What the card records¶
A scaffold card carries explicit provenance and a verification block (cards are permissive, so these attach without a schema change):
original_author: "..." # who published the method
upstream_repo: "..." # and where
upstream_commit: "..." # pinned to a commit
registered_by: "..." # who ported it — distinct from the author
verification:
status: unverified # unverified → under_review → verified | rejected
code_review: { reviewer: "...", status: approved, ref: "..." }
parity:
fixture: "..." # the original author's reference fixture
tier_a: { rescore_passed: true }
tier_b: { decision: no_divergence, ref: "parity_experiment.json" }
A port is listed as stable and reaches the leaderboard only once verification.status is
verified — wiring a runnable class is not enough on its own. Until then a community port is
catalogued but flagged unverified.
Endpoints¶
The Hub is a small FastAPI service; every route is under /api. Reads are open; writes require an
Authorization: Bearer <token> header (mint one at POST /api/auth/token).
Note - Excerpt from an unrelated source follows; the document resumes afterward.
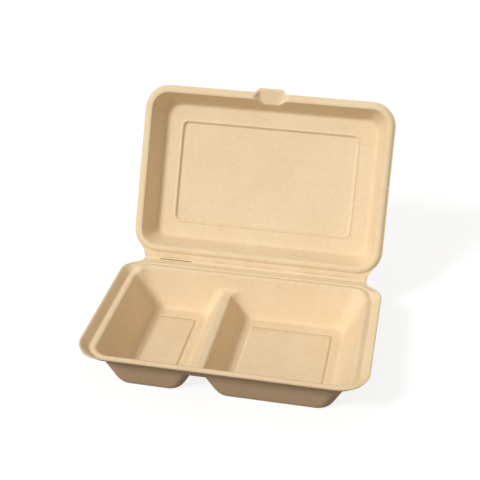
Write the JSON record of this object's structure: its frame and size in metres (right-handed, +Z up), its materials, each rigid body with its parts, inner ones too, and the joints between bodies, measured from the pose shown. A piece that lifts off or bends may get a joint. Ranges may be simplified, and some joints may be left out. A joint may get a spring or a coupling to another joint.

| Method & path | Auth | Purpose |
|---|---|---|
GET /api/stats |
— | catalog counts + breakdowns by tier / status / type |
GET /api/scaffolds |
— | browse the scaffold catalog (filters: q, tier, status, type) |
GET /api/scaffolds/{name} |
— | fetch one scaffold card (YAML + JSON) |
POST /api/scaffolds |
bearer | register a scaffold card — body {"card_yaml": "..."} |
GET /api/tasks |
— | browse the task catalog (filters: q, domain, status) |
GET /api/tasks/{name} |
— | fetch one task card |
POST /api/tasks |
bearer | register a task card — body {"card_yaml": "..."} |
GET /api/{scaffolds\|tasks}/{name}/tree |
— | the card bundle's full file tree (recursive, like a HF repo's Files tab) |
GET /api/{scaffolds\|tasks}/{name}/file?path= |
— | one file's content (text inlined up to 200 KB) |
GET /api/{scaffolds\|tasks}/{name}/raw?path= |
— | raw file download (streams; supports Range) |
GET /api/leaderboard |
— | the leaderboard (filters: task, scaffold; sorted by score desc) |
POST /api/leaderboard |
bearer | submit a run result (lands pending until reviewed) |
POST /api/leaderboard/{id}/verify |
bearer | admin review action: flip an entry pending → accepted \| rejected |
GET /api/verifications |
— | list submitted discoveries (filters: task, status) |
POST /api/verifications |
bearer | submit a discovery (a VerificationCard) for review |
POST /api/auth/token |
gated | issue a bearer token (open in dev; gated by OG_HUB_ADMIN_TOKEN in prod) |
The full submission flow — validate a card, mint a token, POST it — is in Submit to the Hub.
Run it locally¶
The Hub mirrors the library's bundled cards, so a local instance serves the 8 scaffold cards and 64 task cards out of the box. The catalog is discoverable straight from the package without a server:
from galapagos.cards.registry import (
available_scaffolds, available_tasks, load_scaffold_card, load_task_card,
)
available_scaffolds() # the scaffold catalog the Hub mirrors
load_task_card("circle_packing") # one task card
The playground is just a budget-capped run of a runnable scaffold (it calls a live model, so set
your OpenRouter key in OPENAI_API_KEY):
galapagos run --scaffold openevolve --task playground_sphere \
--model openai/gpt-4o-mini --host openrouter --iters 20
playground_sphere is the dedicated Playground task — instant and pure-Python — designed for the
Compare demo and the fastest first runs.
Stand up the web service¶
The repository ships the Hub backend under hub/. A local instance creates a SQLite database and
syncs every bundled card on startup (library ⊆ hub):
bash hub/run_hub.sh
# → http://127.0.0.1:8000/api the API
# http://127.0.0.1:8000/docs interactive OpenAPI docs
# http://127.0.0.1:8000/healthz liveness
For a shared deployment, hub/docker-compose.yml runs the backend against Postgres. It fails
closed in prod unless you set an explicit OG_HUB_CORS origin list and an OG_HUB_ADMIN_TOKEN
(which gates token issuance). See hub/README.md for the full environment-variable reference.